Petitioner filed a petition challenging both $15,000 penalties. At the hearing, Petitioner argued that the store seizure and the van seizure constituted a single incident and that she should therefore pay only one $15,000 penalty. The ALJ disagreed and found that there were two seizures, from two locations, two days apart, meriting two penalties. In addition, the ALJ found that the penalties were not excessive under the Constitution. The Tribunal agreed with the ALJ. In addition, the Tribunal found that the imposition of the double penalties did not violate the “Double Jeopardy” clause of the Fifth Amendment.

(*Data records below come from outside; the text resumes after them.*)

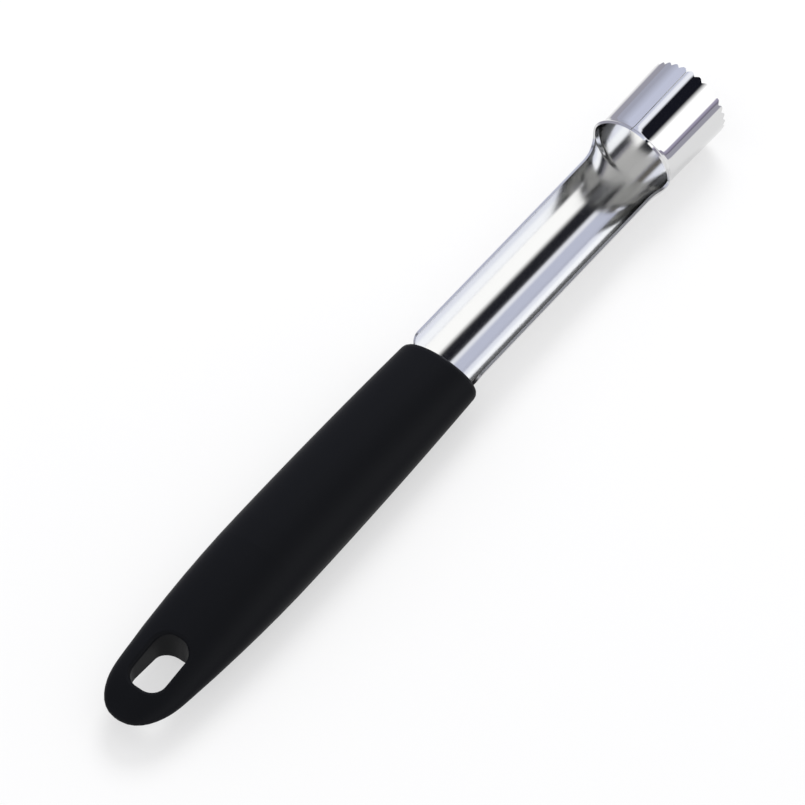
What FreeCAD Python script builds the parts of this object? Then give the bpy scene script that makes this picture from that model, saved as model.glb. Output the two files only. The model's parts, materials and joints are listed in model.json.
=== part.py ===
"""Hand corer for fruit: a formed sheet-steel blade in a moulded handle.

Millimetres. +X runs along the tool from the butt of the handle to the teeth, +Z is up
and z = 0 is the table. The corer lies as it comes to rest, on the belly of its handle
and on the lowest point of its toothed mouth, so the blade slopes down a little to the
front. The pieces are built with x = 0 at the butt and saved about the middle.
"""
import FreeCAD, Part
import math
import os

from FreeCAD import Vector

X_AXIS = Vector(1, 0, 0)
Y_AXIS = Vector(0, 1, 0)

# Whole tool
total_length = 201.7

# Blade, one sheet
sheet = 0.6
tube_diameter = 20.0
tube_length = 21.0
mouth_flare = 0.35
seam_gap = 0.2
tooth_count = 30
tooth_depth = 0.75
tooth_tip = 0.5
shank_radius = 9.5
shank_edge_height = 7.4
ear_spread = 0.7
ear_crown = 0.3
ear_back_reach = 6.0
ear_front_reach = 3.0
ear_corner = 2.2
shoulder_round = 2.8
tang_width = 12.0
tang_length = 60.0

# Handle, one moulding
handle_length = 112.3
belly_from_butt = 51.0
belly_width = 22.6
belly_height = 16.0
butt_width = 15.4
butt_height = 4.5
butt_thinning = 1.25
butt_drop = 0.6
neck_width = 20.4
neck_height = 11.8
butt_round = 12.0
butt_fullness = 2.4
front_edge_round = 1.7
blade_drop = 5.0
slot_from_butt = 7.7
slot_length = 13.8
slot_width = 8.7
slot_corner = 3.6
slot_edge_round = 0.8
slot_margin = 0.7

# Fits
tang_clearance = 0.1
shoulder_clearance = 0.1

# Worked out from the sizes above
tube_radius = tube_diameter / 2
mouth_radius = tube_radius + mouth_flare
rim_x = total_length - tube_length
ear_half_width = tube_radius + ear_spread
ear_half_height = tube_radius + ear_crown
shoulder_x = handle_length + shoulder_clearance
tang_start_x = handle_length - tang_length
handle_axis_z = belly_height / 2
exit_height = handle_axis_z - blade_drop
blade_slope = math.degrees(math.asin(exit_height / (total_length - handle_length)))
mouth_lean = 2 * mouth_radius * math.sin(math.radians(blade_slope))
middle_x = (total_length + mouth_lean) / 2
smooth_start_x = slot_from_butt - slot_edge_round - slot_margin
smooth_end_x = slot_from_butt + slot_length + slot_edge_round + slot_margin
front_round_x = handle_length - front_edge_round

# How finely the lofts are stepped
ear_steps = 5
tip_steps = 6
tip_start = 0.08
slot_steps = 4
grip_steps = 14
front_steps = 4

BEYOND = 50.0
NOT_ROUND = 1e-9
ON_WALL = 0.02


def oval(x, half_width, half_height, centre_z):
    """Closed oval across the tool at x, in quarters, its long axis always sideways."""
    centre = Vector(x, 0, centre_z)
    side = centre + Vector(0, half_width + NOT_ROUND, 0)
    top = centre + Vector(0, 0, half_height)
    ellipse = Part.Ellipse(side, top, centre)
    quarter = math.pi / 2
    return Part.Wire([ellipse.toShape(i * quarter, (i + 1) * quarter) for i in range(4)])


def eased(start, end, share):
    """Smooth step from start to end, level at both ends."""
    return start + (end - start) * (1 - math.cos(math.pi * share)) / 2


def ear_rings(inset):
    """Rings that swell from the shank to the ears and close again to the tube."""
    rings = []
    for i in range(-ear_steps, ear_steps + 1):
        share = 1 - abs(i) / ear_steps
        radius = shank_radius if i < 0 else tube_radius
        half_width = eased(radius, ear_half_width, share) - inset
        half_height = eased(radius, ear_half_height, share) - inset
        centre_z = mouth_flare + inset + half_height
        reach = ear_back_reach if i < 0 else ear_front_reach
        x = rim_x + reach * i / ear_steps
        rings.append(oval(x, half_width, half_height, centre_z))
    return rings


def rolled_core(inset):
    """Solid inside the rolled sheet's outer skin, moved inwards by inset."""
    shank_end = rim_x - ear_back_reach
    tube_start = rim_x + ear_front_reach
    shank = Part.makeCylinder(
        shank_radius - inset, shank_end - tang_start_x,
        Vector(tang_start_x, 0, mouth_flare + shank_radius), X_AXIS)
    ears = Part.makeLoft(ear_rings(inset), True)
    tube = Part.makeCone(
        tube_radius - inset, mouth_radius - inset, total_length - tube_start,
        Vector(tube_start, 0, mouth_radius), X_AXIS)
    return shank, ears, tube


def chord_height(radius, width):
    """Height above a circle's lowest point at which it is as wide as width."""
    return radius - math.sqrt(radius ** 2 - (width / 2) ** 2)


def rounded_profile(points, radii):
    """Closed wire in the XZ plane through points, each corner rounded by its radius."""
    count = len(points)
    corners = []
    for i, point in enumerate(points):
        before = (points[i - 1] - point).normalize()
        after = (points[(i + 1) % count] - point).normalize()
        radius = radii[i]
        if radius == 0:
            corners.append((point, point, None))
            continue
        half_turn = before.getAngle(after) / 2
        reach = radius / math.tan(half_turn)
        centre = point + (before + after).normalize() * (radius / math.sin(half_turn))
        middle = centre + (point - centre).normalize() * radius
        corners.append((point + before * reach, point + after * reach, middle))
    edges = []
    for i, (start, end, middle) in enumerate(corners):
        if middle:
            edges.append(Part.Arc(start, middle, end).toShape())
        edges.append(Part.makeLine(end, corners[(i + 1) % count][0]))
    return Part.Wire(edges)


def sheet_edge_cutter():
    """Everything above the sheet's edge: tang, shoulders, shank, ears and rear rim."""
    tang_edge_z = mouth_flare + chord_height(shank_radius, tang_width)
    shank_edge_z = mouth_flare + shank_edge_height
    top = 2 * ear_half_height + BEYOND
    back = tang_start_x - BEYOND
    points = [
        Vector(back, -BEYOND, tang_edge_z),
        Vector(shoulder_x, -BEYOND, tang_edge_z),
        Vector(shoulder_x, -BEYOND, shank_edge_z),
        Vector(rim_x, -BEYOND, shank_edge_z),
        Vector(rim_x, -BEYOND, top),
        Vector(back, -BEYOND, top),
    ]
    radii = [0, 0, shoulder_round, ear_corner, 0, 0]
    return Part.Face(rounded_profile(points, radii)).extrude(Y_AXIS * 2 * BEYOND)


def tooth_gullets():
    """V-notches round the mouth; the seam falls between two teeth."""
    pitch = 2 * math.pi * mouth_radius / tooth_count
    half_notch = (pitch - tooth_tip) / 2
    root_x = total_length - tooth_depth
    front_x = total_length + tooth_depth
    spread = 2 * half_notch
    reach = 4 * sheet
    low = mouth_radius - reach
    notch = Part.Face(Part.makePolygon([
        Vector(root_x, 0, low),
        Vector(front_x, -spread, low),
        Vector(front_x, spread, low),
        Vector(root_x, 0, low),
    ])).extrude(Vector(0, 0, 2 * reach))
    axis = Vector(0, 0, mouth_radius)
    notch.translate(axis)
    gullets = []
    for i in range(tooth_count):
        gullet = notch.copy()
        gullet.rotate(axis, X_AXIS, 360 * i / tooth_count)
        gullets.append(gullet)
    return gullets


def seam_cutter():
    """Narrow gap where the two edges of the rolled tube meet along its top."""
    return Part.makeBox(
        tube_length + BEYOND, seam_gap, BEYOND,
        Vector(rim_x - ear_back_reach, -seam_gap / 2, mouth_radius))


def lay_on_table(shape):
    """Tip the blade down about its mouth's lowest point, so that it rests there."""
    shape.rotate(Vector(total_length, 0, 0), Y_AXIS, blade_slope)
    return shape


def make_blade():
    stretches = [
        outer.cut(inner)
        for outer, inner in zip(rolled_core(0), rolled_core(sheet))
    ]
    blade = stretches[0].fuse(stretches[1:])
    blade = blade.cut([sheet_edge_cutter(), seam_cutter()] + tooth_gullets())
    return lay_on_table(blade).removeSplitter()


def tang_socket():
    """Pocket for the tang: its own section with clearance all round."""
    start_x = tang_start_x - tang_clearance
    length = handle_length + BEYOND - start_x
    centre = Vector(start_x, 0, mouth_flare + shank_radius)
    outer = Part.makeCylinder(shank_radius + tang_clearance, length, centre, X_AXIS)
    inner = Part.makeCylinder(shank_radius - sheet - tang_clearance, length, centre, X_AXIS)
    half_width = tang_width / 2 + tang_clearance
    window = Part.makeBox(
        length, 2 * half_width, shank_radius + 1,
        Vector(start_x, -half_width, mouth_flare - 1))
    return lay_on_table(outer.cut(inner).common(window))


def bulge(x, belly, butt, neck, taper=2.0):
    """Size of the handle at x: largest at the belly, easing down to both ends."""
    if x < belly_from_butt:
        return belly - (belly - butt) * (1 - x / belly_from_butt) ** taper
    share = (x - belly_from_butt) / (handle_length - belly_from_butt)
    return belly - (belly - neck) * share ** 2


def butt_fade(x):
    """Share of the full section left at x where the butt rounds off."""
    if x >= butt_round:
        return 1.0
    return (1 - (1 - x / butt_round) ** butt_fullness) ** (1 / butt_fullness)


def front_inset(x):
    """How far the rounded front edge has drawn the section in at x."""
    if x <= front_round_x:
        return 0.0
    rise = front_edge_round ** 2 - (x - front_round_x) ** 2
    return front_edge_round - math.sqrt(max(rise, 0.0))


def handle_section(x):
    fade = butt_fade(x)
    inset = front_inset(x)
    half_width = bulge(x, belly_width, butt_width, neck_width) / 2 * fade - inset
    height = bulge(x, belly_height, butt_height, neck_height, butt_thinning)
    half_height = height / 2 * fade - inset
    drop = butt_drop * max(1 - x / belly_from_butt, 0) ** 2
    return oval(x, half_width, half_height, handle_axis_z - drop)


def handle_loft(stations, ruled):
    return Part.makeLoft([handle_section(x) for x in stations], True, ruled)


def quarter_turn(length, share):
    """Distance along a rounded end, close together where it turns fastest."""
    return length * (1 - math.cos(math.pi / 2 * share))


def butt_end():
    """Rounded end of the butt, in fine straight bands."""
    shares = [tip_start + (1 - tip_start) * i / tip_steps for i in range(tip_steps + 1)]
    return handle_loft([quarter_turn(smooth_start_x, share) for share in shares], True)


def slot_stretch():
    """Smooth loft round the hang slot, whose rims need it, divided into short bands."""
    step = (smooth_end_x - smooth_start_x) / slot_steps
    stations = [smooth_start_x + i * step for i in range(slot_steps + 1)]
    loft = handle_loft(stations, False)
    bands = []
    for x in stations[:-1]:
        slab = Part.makeBox(step, 2 * BEYOND, 2 * BEYOND, Vector(x, -BEYOND, -BEYOND))
        bands.append(loft.common(slab))
    return bands


def grip():
    """Long grip and its rounded front edge, in fine straight bands."""
    step = (front_round_x - smooth_end_x) / grip_steps
    stations = [smooth_end_x + i * step for i in range(grip_steps + 1)]
    for i in range(1, front_steps + 1):
        turn = math.pi / 2 * i / front_steps
        stations.append(front_round_x + front_edge_round * math.sin(turn))
    return handle_loft(stations, True)


def hang_slot():
    """Rounded slot through the butt, for a hook."""
    slot = Part.makeBox(
        slot_length, slot_width, 2 * BEYOND,
        Vector(slot_from_butt, -slot_width / 2, -BEYOND))
    corners = [edge for edge in slot.Edges if edge.BoundBox.ZLength > BEYOND]
    return slot.makeFillet(slot_corner, corners)


def on_slot_rim(edge):
    """True for an edge where the slot's wall meets the outside of the handle."""
    middle = edge.valueAt((edge.FirstParameter + edge.LastParameter) / 2)
    off_x = abs(middle.x - slot_from_butt - slot_length / 2) - slot_length / 2 + slot_corner
    off_y = abs(middle.y) - slot_width / 2 + slot_corner
    from_corner = math.hypot(max(off_x, 0.0), max(off_y, 0.0))
    crosswise = edge.BoundBox.ZLength < butt_height / 2
    return crosswise and abs(from_corner - slot_corner) < ON_WALL


def make_handle():
    body = butt_end().fuse(slot_stretch() + [grip()])
    slotted = body.cut(hang_slot())
    rims = [edge for edge in slotted.Edges if on_slot_rim(edge)]
    return slotted.makeFillet(slot_edge_round, rims).cut(tang_socket())


def main():
    os.makedirs("parts", exist_ok=True)
    nodes = {"blade": make_blade(), "handle": make_handle()}
    for name, solid in nodes.items():
        solid.translate(Vector(-middle_x, 0, 0))
        solid.exportStep(f"parts/{name}.step")
        print(name, "solids", len(solid.Solids), "faces", len(solid.Faces),
              "valid", solid.isValid(), "volume", round(solid.Volume, 1))


main()
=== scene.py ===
"""Hand corer lying on a pale table: polished steel blade, moulded black handle.

Metres, in the frame of the solids: +X from the butt to the toothed mouth, z = 0 the table.
"""
import json
import math

import bmesh
import bpy
from mathutils import Matrix, Vector

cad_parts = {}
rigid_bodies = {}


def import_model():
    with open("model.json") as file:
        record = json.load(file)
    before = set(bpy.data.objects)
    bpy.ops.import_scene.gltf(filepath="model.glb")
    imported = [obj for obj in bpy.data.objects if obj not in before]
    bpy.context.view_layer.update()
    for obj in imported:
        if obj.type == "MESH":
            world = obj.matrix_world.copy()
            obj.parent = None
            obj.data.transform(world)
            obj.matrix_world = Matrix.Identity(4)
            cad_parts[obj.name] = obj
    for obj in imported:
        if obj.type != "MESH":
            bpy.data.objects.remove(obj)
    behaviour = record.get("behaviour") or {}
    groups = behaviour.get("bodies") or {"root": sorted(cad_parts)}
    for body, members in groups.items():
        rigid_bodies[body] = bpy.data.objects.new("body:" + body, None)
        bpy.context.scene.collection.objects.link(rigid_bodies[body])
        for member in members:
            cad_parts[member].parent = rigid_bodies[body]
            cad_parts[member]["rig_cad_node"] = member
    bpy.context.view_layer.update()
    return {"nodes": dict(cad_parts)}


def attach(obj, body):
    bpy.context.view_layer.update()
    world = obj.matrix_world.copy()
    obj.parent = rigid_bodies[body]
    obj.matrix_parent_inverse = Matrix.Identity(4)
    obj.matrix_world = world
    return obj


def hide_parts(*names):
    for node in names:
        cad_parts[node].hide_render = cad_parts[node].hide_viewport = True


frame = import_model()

MM = 0.001

# Camera fitted to the outline in the photograph, which is square and which the corer
# crosses from corner to corner
PHOTO_PIXELS = 805
SENSOR_MM = 36.0
FOCAL_PIXELS = 6899.4
CAMERA_DISTANCE = 1.5
CAMERA_AZIMUTH = math.radians(-139.05)
CAMERA_ELEVATION = math.radians(55.18)
CAMERA_ROLL = math.radians(-3.585)
AIM_POINT = Vector((-2.42, 0.37, 10.27)) * MM

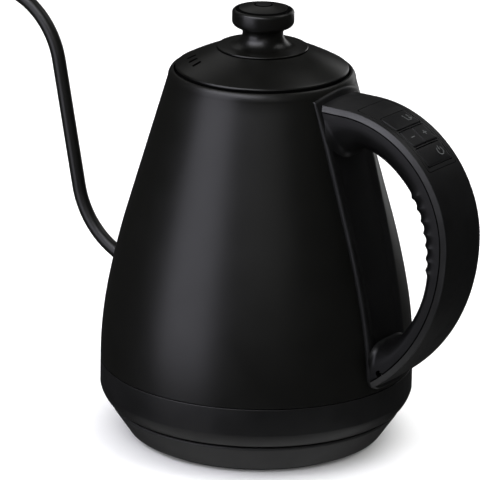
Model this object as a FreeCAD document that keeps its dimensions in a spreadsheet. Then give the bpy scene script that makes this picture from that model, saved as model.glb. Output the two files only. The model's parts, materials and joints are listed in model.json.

Petitioner was engaged in a criminal enterprise and, it could be argued, got what she deserved. But I don’t want to let the State off the hook entirely. It seems to me that both judicial economy and common-sense mandate that the penalty should have been addressed at the time Petitioner entered her guilty plea. There is a concept in civil procedure called “issue preclusion” that normally requires a plaintiff to raise every legal complaint arising out of an incident in a single case. Plaintiffs are not permitted, for instance, to bring suit for property damage and another suit for personal injury if both the damage and the injury arose from the same event. That the State would intentionally engage in the sort of “bait-and-switch” conduct evident in this case seems sleazy to me. As for this last point, I note that the investigator explicitly “testified that the Second Notice was generated after the matter in the Town of Niskayuna Justice Court had been resolved with the payment made because he does not issue bills until after he receives information back from the court.” So, the State makes a plea deal which the defendant reasonably assumes will draw the matter to a close. Then, the State whacks the defendant with additional Tax Law penalties after the defendant finalizes the plea deal. Like I said, sleazy.